The conservative nature of our industry can sometimes be a challenge. I'm passionate about using technology as part of the training mix – and I know sometimes my ideas are too forward-looking for some – but over time, I've realised that today's challenges will only be short-lived. I just need a bit more patience!

4. What's the best advice that you would give to someone new to learning technologies?

I would recommend that they take their time and try lots of things out. Fifteen years ago, there were very few books on the subject. Now Amazon is bulging with books, but most only scratch the surface or are too US-centric in terms of the training models they promote. I find the more you experiment with learning technologies, the more you realise how powerful they can be. Don't follow the hype... create your own!

5. What's the best advice that's been given to you that has helped you in your career?

It has to be the feedback I received having completed the Myers Briggs Type Indicator back in my banking days. I learned for the first time that I was strong on 'big picture' thinking, but not so strong on the people-centred areas, despite thinking the opposite. But the feedback was well-presented and literally within days, I found myself making a much more concerted effort to think both people and process. This has clearly helped me to achieve more, through being able to build even stronger levels of rapport and to obtain the buy-in of others more quickly and more solidly.

6. How do you see learning technologies developing over the next few years?

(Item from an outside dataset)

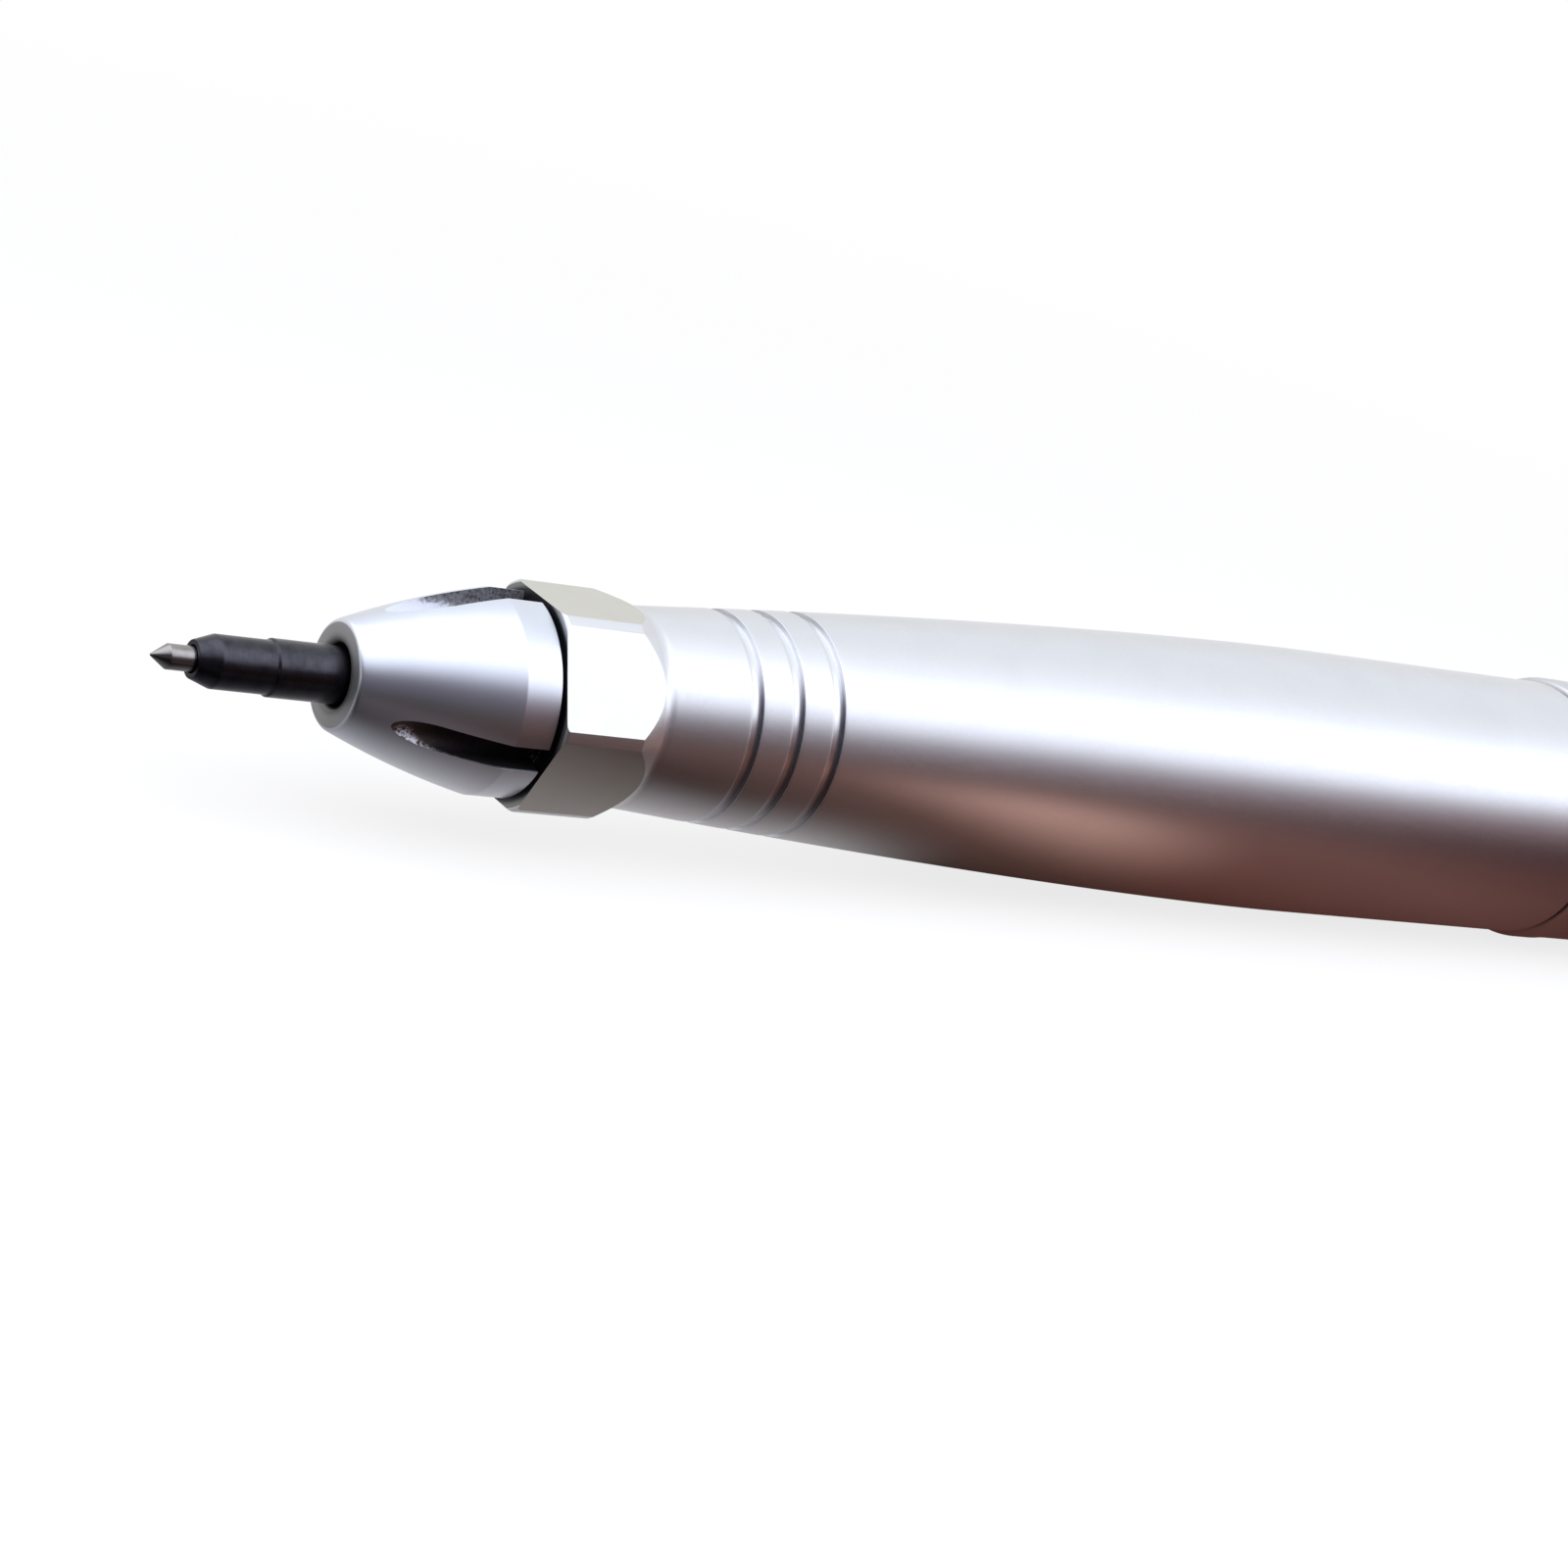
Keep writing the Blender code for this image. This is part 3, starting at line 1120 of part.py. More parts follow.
def main():
    """Build the pen from its point to its inlet."""
    clear_scene()
    build_stylus()
    build_nose_cone()
    build_guide_bush()
    build_housing()
    build_cylinder()
    build_piston()
    build_valve()
    build_stack()
    build_throttle_body()
    build_throttle_ring()
    build_throttle_fittings()


main()
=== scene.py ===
"""Looks of an air engraving pen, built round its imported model.

The pen lies on its side along X with its point towards -X. A station is a place along the pen's axis,
counted rearwards so that the nose cone's face is at 13.1. A clock angle turns round that axis: zero faces
-Y and 90 degrees faces up. Outlines are written in millimetres as (station, radius), and everything in
the scene is in metres.
"""

import logging
import math
from collections.abc import Callable, Iterable, Sequence
from dataclasses import dataclass, field
from enum import Enum
from functools import cached_property

import bmesh
import bpy
from mathutils import Matrix, Vector


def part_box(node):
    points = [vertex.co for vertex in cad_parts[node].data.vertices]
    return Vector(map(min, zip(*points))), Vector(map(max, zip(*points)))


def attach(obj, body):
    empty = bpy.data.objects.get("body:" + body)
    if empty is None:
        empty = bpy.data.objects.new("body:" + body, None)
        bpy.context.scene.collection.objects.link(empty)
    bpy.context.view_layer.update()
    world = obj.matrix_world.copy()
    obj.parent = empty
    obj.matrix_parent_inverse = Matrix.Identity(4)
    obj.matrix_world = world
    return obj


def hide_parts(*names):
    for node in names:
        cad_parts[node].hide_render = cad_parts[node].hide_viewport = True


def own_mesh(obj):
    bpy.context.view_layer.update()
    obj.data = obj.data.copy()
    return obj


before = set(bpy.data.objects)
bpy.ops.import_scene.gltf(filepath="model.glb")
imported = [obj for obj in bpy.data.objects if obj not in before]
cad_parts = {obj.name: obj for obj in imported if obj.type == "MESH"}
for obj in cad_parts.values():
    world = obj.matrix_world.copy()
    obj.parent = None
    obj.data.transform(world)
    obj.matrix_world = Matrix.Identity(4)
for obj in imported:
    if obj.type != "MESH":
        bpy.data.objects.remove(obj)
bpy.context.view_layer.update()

logging.basicConfig(level=logging.INFO, format="%(message)s")
LOG = logging.getLogger("engraving_pen")

Point = tuple[float, float]
Colour = tuple[float, float, float]
Range = tuple[float, float]
Triple = tuple[float, float, float]
Layers = tuple[tuple[str, float, float, Colour], ...]
BMesh = bmesh.types.BMesh
Cutter = tuple[BMesh, int]
Value = "float | Sequence[float] | Sock"

MM = 0.001
NOSE_FACE = 13.1
DATUM_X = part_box("nose_cone")[0].x - NOSE_FACE * MM
AXIS_Z = sum(corner.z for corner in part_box("throttle_ring")) / 2
AXIS = Vector((0.0, 0.0, AXIS_Z))
ALONG = Vector((1.0, 0.0, 0.0))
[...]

The next few years are going to be very exciting. Elearning is becoming more and more widely accepted, as we settle down into sensible patterns and models of usage. Having been a passionate supporter of the wide-spread use of generic content, I predict that we'll see even more emphasis placed on custom elearning solutions going forward. I also want to see more activity in the live elearning space, which is the use of web-conferencing tools to create training webinars. The US is ahead of us here. I've been delivering webinars on a monthly basis for three years now and believe they offer so much potential to combine the advantages of elearning with the undisputed benefits of live instructor-led training.

7. What's the best career help book that you've ever read?

I'm not really into this sort of book – too many elearning ones to read! But whilst travelling in the USA last week and passing through five airports, I kept seeing the new book from Tom Rath 'Strengths Finder 2.0', the updated edition of the popular book, 'Now, Discover Your Strengths'. Unlike other books of this type, this one is short, very quick and easy to read and is supported by a complete online learning space, which is great!

8. What's the best event within the training community that you've ever attended?

I was invited to present an interactive exercise at a conference on blended learning in London back in 2002. The keynote speaker (a business leader not a training practitioner) lambasted the "training purists" in the audience for not getting the message that whilst they dotted the is and crossed the ts, perfecting their "beautifully crafted training solutions", their organisation had moved on to the next pressing issue. He called for more "fit for purpose" training solutions. He argued that although they may not be "perfect", just being delivered when the business needed them was so much more important. I've always felt the same – just never had the courage to speak out so clearly about it. Gradually though, I think we're getting that message. The dramatic rise in rapid elearning courses, authored by the subject matter experts themselves – and not the training department – is evidence of this.

9. Who do you think is the most inspirational member of the training community and have you ever met them?

When I worked at McGraw-Hill Lifetime Learning, our publishing division got the rights to publish what, at the time, was to be the leading text book on corporate elearning, 'E-learning: Building Successful Online Learning in Your Organisation'. The author was Marc Rosenberg, and I was privileged not only to get to meet him after the book was published, but also to be invited to comment on the draft by the book's editor in our New York office. In fact, I still have the black and white, unbound, draft copy next to the final version on my bookshelf. Marc clearly articulated the key success factors that would enable a company to deploy elearning successfully. His experiences reflected my own, so I was very excited that such a work would go on to be a top seller.

10. What else would you like to share with our members?

In 2008 and beyond, I hope that, as a profession, we concentrate even more on what happens after a training event, rather than putting all our efforts into the event itself. We need to take more responsibility for what happens back in the workplace and not abdicate that responsibility to others, who have little time - or the experience - to do this. If we're to be regarded as true business partners, then we need to be seen to be active in making our learning solutions work at the frontline.